Shot noise and tunneling magnetoresistance in disordered MgO-based double-barrier magnetic tunnel junctions: First-principles study

Abstract

We report first-principles study of shot noise and tunneling magnetoresistance in Fe/MgO/Fe- /MgO/Fe double-barrier magnetic tunnel junctions (MTJs). We mainly investigate the effects of disordered interfacial oxygen vacancies and barrier asymmetry on the spin-dependent tunneling. It is found that interchannel scattering induced by interfacial oxygen vacancies can substantially enhance the tunneling conductance of the antiparallel magnetic configurations, and results in the dramatic decrease of tunneling magnetoresistance.

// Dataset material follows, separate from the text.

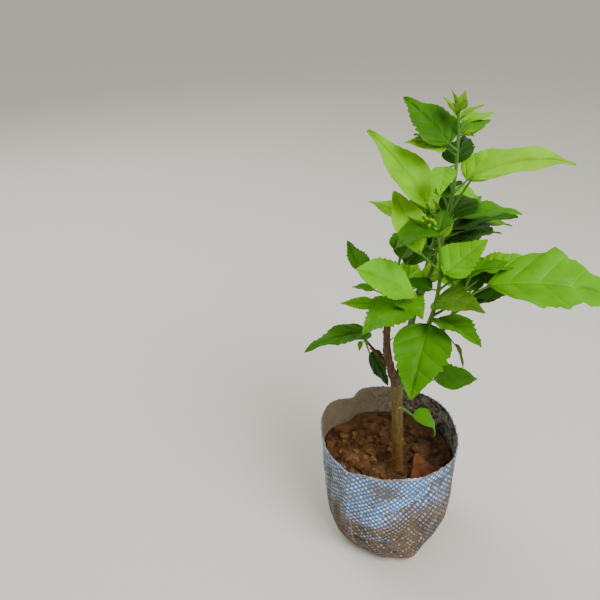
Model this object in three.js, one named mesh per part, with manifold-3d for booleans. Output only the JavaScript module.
// A young hibiscus shrub in a woven grow bag, in millimetres, +Z up.
// The origin is the middle of the bag's flat underside. +X is to the right and +Y to the back
// of the side on which the shrub shows best.
import * as THREE from "three";
import { ParametricGeometry } from "three/addons/geometries/ParametricGeometry.js";
import { mergeVertices } from "three/addons/utils/BufferGeometryUtils.js";
import Module from "manifold-3d";

const wasm = await Module();
wasm.setup();

// Clear air between two neighbouring solids.
const GAP = 0.3;

// The bag: woven sheet, oval at the rim, nearly round at its foot, leaning a little to the left.
const BAG = {
  rimHeight: 155, // mean height of the cut rim
  rimRise: 9.5, // the rim is this much higher at the back and lower at the front
  rimHalfWidth: 80,
  rimHalfDepth: 67,
  lean: [-12, 4], // the rim's middle, from the origin
  squareness: 2.35, // 2 is an ellipse, more is squarer
  wall: 1.6,
  turnShare: 0.2, // below this share of the height the sheet turns under
};
// Half width of the bag at a height: shares of the rim's height and of the rim's half width.
const BAG_BELLY = [[0, 0.69], [0.025, 0.8], [0.09, 0.9], [0.25, 0.965], [0.5, 0.995], [1, 1]];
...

Moreover, we find the interfacial disorder scattering favors the sub-Poissonian tunneling process. As a result, Fano factors of symmetric MTJs maintain at around 0.5, or are suppressed, while Fano factors of asymmetric MTJs can all be significantly suppressed, illustrating the important correlations in tunneling induced by interfacial disorders. Interchannel scattering induced by interfacial oxygen vacancies can effectively couple the electron to high-transmission channels, enhancing the transmission and reducing the shot noise. In comparison with interfacial disorder, middle-layer disordered Fe vacancies present limited modulation on the Fano factor. Increasing the asymmetry of barriers can quickly decrease high-transmission channels, and make the tunneling process Poissonian in double-barrier MTJs.